■ Your goal ■
Within the material below, locate the line with "hood_panel();" and the line with "for node in", then return those two lines and all lines between them, exactly as written.

■ Information shown ■
____

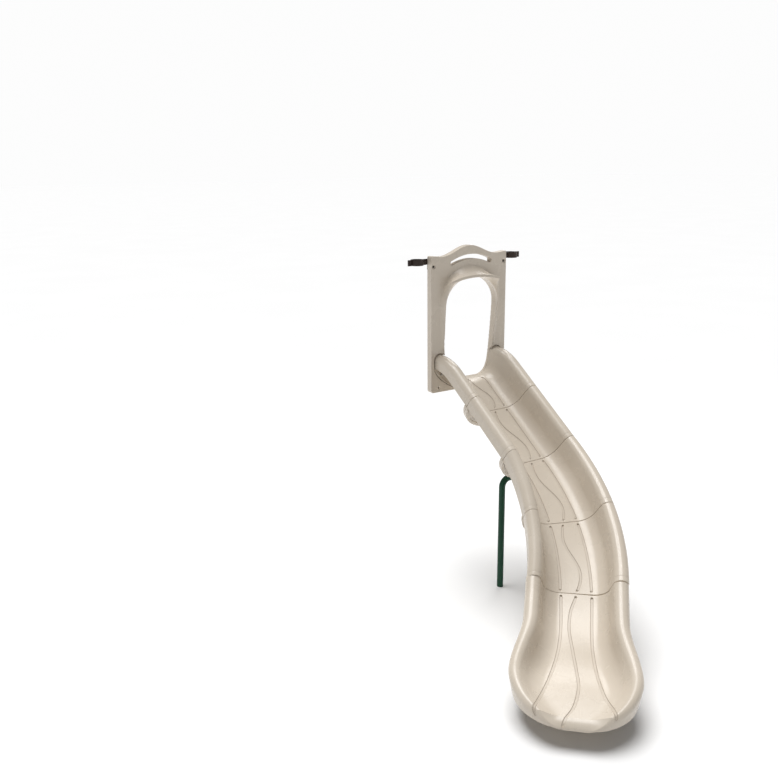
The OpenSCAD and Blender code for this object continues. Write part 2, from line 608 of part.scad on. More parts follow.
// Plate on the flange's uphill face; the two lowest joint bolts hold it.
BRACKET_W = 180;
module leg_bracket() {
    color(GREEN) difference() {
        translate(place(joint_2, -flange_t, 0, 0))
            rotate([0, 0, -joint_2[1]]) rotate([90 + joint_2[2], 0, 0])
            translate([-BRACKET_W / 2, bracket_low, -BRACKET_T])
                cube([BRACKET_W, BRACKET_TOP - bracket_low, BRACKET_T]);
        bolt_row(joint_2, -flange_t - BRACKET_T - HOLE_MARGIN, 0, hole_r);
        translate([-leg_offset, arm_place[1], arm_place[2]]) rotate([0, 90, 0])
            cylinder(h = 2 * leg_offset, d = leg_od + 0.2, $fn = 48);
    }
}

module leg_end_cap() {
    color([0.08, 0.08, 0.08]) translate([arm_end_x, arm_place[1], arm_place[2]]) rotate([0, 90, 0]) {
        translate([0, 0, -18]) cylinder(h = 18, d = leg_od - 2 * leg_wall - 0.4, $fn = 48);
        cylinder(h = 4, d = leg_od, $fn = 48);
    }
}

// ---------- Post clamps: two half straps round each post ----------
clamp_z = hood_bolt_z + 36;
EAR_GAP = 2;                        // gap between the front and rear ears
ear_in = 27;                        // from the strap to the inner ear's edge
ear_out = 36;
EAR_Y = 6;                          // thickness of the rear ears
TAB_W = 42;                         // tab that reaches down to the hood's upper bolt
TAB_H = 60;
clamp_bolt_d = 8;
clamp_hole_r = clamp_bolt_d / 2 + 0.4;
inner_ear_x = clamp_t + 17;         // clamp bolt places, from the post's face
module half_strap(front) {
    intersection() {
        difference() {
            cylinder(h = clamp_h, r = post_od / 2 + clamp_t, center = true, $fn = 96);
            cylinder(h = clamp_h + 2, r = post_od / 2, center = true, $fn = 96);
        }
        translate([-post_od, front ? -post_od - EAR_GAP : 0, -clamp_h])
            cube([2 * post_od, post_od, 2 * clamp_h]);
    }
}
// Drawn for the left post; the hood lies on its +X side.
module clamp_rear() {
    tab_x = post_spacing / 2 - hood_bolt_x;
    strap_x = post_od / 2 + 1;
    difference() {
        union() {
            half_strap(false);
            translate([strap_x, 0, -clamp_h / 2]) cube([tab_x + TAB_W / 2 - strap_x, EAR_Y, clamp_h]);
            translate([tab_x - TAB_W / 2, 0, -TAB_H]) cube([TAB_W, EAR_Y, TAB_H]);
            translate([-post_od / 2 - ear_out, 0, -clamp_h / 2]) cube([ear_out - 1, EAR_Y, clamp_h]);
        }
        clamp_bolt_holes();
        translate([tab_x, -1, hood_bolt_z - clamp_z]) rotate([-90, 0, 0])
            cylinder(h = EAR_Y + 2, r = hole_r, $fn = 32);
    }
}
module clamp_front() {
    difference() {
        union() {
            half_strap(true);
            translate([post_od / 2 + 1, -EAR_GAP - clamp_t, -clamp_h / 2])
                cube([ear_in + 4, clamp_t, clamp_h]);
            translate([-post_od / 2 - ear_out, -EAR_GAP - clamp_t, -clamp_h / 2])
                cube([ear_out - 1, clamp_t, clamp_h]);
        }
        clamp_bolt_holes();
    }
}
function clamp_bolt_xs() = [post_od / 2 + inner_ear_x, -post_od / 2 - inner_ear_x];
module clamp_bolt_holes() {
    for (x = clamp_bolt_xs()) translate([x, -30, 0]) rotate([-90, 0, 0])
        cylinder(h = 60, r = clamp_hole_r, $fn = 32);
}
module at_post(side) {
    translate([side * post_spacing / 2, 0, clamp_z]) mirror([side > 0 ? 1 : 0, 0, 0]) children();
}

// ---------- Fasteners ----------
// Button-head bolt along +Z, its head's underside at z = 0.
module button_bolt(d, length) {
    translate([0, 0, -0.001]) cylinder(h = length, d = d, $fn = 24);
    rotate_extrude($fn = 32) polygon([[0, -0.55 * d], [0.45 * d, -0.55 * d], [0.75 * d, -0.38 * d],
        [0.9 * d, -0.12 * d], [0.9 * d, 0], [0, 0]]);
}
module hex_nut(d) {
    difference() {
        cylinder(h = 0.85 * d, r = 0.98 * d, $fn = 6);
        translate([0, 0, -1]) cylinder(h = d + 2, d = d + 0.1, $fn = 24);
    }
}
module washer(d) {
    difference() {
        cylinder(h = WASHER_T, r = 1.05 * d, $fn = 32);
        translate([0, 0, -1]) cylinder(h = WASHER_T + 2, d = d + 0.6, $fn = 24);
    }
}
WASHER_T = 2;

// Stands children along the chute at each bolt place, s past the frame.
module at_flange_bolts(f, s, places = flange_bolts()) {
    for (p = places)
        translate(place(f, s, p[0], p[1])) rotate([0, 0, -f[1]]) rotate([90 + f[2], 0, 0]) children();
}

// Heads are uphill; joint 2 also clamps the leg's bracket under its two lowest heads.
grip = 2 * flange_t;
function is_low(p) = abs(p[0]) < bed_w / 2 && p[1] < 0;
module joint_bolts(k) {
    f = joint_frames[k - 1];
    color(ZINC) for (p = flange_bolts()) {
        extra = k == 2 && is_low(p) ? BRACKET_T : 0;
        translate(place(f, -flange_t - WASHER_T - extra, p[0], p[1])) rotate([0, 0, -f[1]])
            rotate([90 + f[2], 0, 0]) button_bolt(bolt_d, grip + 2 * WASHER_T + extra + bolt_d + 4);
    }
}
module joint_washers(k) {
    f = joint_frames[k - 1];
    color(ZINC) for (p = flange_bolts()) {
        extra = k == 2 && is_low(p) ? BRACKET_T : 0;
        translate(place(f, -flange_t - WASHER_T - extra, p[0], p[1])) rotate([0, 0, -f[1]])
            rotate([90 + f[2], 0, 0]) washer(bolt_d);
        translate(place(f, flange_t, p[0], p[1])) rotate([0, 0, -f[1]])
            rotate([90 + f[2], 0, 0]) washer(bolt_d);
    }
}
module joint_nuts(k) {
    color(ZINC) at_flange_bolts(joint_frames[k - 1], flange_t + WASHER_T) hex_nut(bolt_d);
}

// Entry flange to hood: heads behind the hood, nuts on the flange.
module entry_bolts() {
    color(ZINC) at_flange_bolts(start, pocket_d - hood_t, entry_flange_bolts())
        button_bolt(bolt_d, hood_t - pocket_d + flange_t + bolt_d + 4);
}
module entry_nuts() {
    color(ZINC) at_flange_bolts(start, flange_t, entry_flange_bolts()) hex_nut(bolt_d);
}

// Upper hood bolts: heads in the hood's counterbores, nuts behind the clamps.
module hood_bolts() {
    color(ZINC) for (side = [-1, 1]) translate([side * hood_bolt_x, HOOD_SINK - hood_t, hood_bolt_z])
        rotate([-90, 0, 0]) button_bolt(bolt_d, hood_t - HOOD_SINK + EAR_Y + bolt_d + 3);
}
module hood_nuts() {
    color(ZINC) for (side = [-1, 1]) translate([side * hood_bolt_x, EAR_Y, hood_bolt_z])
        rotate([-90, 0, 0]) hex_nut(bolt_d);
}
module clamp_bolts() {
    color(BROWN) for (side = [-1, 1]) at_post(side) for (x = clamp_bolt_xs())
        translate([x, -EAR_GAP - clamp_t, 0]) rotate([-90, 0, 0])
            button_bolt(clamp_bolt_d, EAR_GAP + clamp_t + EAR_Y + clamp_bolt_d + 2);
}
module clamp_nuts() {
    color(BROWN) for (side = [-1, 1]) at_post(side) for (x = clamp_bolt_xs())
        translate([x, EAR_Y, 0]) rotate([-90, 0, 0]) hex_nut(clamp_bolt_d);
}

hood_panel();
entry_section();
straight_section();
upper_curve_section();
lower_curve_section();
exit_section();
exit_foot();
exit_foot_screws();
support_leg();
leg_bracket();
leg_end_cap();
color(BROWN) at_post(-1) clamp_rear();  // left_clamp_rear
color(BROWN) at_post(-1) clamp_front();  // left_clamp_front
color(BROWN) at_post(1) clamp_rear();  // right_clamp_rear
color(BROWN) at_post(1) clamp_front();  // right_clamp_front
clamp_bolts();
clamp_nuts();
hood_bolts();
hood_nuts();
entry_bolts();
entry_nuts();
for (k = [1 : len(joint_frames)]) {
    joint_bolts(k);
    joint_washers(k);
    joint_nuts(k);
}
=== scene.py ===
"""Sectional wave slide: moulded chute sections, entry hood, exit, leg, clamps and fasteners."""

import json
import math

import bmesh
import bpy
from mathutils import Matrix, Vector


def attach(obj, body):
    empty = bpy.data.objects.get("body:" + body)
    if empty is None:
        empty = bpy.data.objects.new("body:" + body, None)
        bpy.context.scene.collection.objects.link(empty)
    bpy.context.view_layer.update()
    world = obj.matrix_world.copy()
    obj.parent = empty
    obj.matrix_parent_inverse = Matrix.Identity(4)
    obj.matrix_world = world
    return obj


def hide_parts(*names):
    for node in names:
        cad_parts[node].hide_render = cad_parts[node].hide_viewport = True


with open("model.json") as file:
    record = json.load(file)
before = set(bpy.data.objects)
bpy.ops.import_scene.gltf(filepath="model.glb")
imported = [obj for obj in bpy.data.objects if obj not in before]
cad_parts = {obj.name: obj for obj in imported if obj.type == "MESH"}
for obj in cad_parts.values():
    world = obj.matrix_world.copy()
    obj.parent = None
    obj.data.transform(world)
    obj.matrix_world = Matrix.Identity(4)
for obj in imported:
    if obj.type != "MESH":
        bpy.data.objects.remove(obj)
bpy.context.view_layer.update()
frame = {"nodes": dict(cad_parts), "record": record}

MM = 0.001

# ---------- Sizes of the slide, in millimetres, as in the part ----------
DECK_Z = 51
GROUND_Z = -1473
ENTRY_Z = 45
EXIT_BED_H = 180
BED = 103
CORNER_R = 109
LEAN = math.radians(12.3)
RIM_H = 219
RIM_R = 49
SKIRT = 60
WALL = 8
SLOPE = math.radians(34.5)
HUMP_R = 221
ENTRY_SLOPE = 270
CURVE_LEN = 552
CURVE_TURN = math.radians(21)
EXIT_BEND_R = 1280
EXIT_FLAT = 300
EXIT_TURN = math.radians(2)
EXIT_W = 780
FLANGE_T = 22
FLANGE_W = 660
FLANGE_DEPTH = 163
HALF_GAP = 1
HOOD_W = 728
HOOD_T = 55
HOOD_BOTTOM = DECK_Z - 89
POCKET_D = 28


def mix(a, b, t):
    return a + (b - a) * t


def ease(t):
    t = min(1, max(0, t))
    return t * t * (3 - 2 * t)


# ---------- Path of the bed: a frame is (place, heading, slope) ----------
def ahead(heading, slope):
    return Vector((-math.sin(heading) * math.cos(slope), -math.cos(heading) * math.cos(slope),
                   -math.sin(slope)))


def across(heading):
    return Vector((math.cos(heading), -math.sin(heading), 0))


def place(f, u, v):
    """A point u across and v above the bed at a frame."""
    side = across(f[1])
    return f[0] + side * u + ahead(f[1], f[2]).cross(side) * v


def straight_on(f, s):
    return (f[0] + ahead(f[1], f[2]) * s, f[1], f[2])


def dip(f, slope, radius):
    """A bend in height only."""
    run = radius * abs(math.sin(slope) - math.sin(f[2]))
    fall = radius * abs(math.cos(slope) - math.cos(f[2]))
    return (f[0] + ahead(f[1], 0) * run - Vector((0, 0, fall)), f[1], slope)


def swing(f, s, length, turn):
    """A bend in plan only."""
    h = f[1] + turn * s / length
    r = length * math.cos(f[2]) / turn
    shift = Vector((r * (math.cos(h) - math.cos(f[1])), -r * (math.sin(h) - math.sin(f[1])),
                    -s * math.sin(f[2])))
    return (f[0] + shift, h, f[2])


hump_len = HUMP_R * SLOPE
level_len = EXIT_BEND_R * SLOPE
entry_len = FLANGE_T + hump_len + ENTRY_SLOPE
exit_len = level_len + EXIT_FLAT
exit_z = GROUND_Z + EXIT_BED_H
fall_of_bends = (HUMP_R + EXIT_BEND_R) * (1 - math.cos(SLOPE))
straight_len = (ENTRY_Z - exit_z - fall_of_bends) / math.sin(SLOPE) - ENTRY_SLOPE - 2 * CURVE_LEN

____

■ Reply to the task ■
hood_panel();
entry_section();
straight_section();
upper_curve_section();
lower_curve_section();
exit_section();
exit_foot();
exit_foot_screws();
support_leg();
leg_bracket();
leg_end_cap();
color(BROWN) at_post(-1) clamp_rear();  // left_clamp_rear
color(BROWN) at_post(-1) clamp_front();  // left_clamp_front
color(BROWN) at_post(1) clamp_rear();  // right_clamp_rear
color(BROWN) at_post(1) clamp_front();  // right_clamp_front
clamp_bolts();
clamp_nuts();
hood_bolts();
hood_nuts();
entry_bolts();
entry_nuts();
for (k = [1 : len(joint_frames)]) {
    joint_bolts(k);
    joint_washers(k);
    joint_nuts(k);
}
=== scene.py ===
"""Sectional wave slide: moulded chute sections, entry hood, exit, leg, clamps and fasteners."""

import json
import math

import bmesh
import bpy
from mathutils import Matrix, Vector


def attach(obj, body):
    empty = bpy.data.objects.get("body:" + body)
    if empty is None:
        empty = bpy.data.objects.new("body:" + body, None)
        bpy.context.scene.collection.objects.link(empty)
    bpy.context.view_layer.update()
    world = obj.matrix_world.copy()
    obj.parent = empty
    obj.matrix_parent_inverse = Matrix.Identity(4)
    obj.matrix_world = world
    return obj


def hide_parts(*names):
    for node in names:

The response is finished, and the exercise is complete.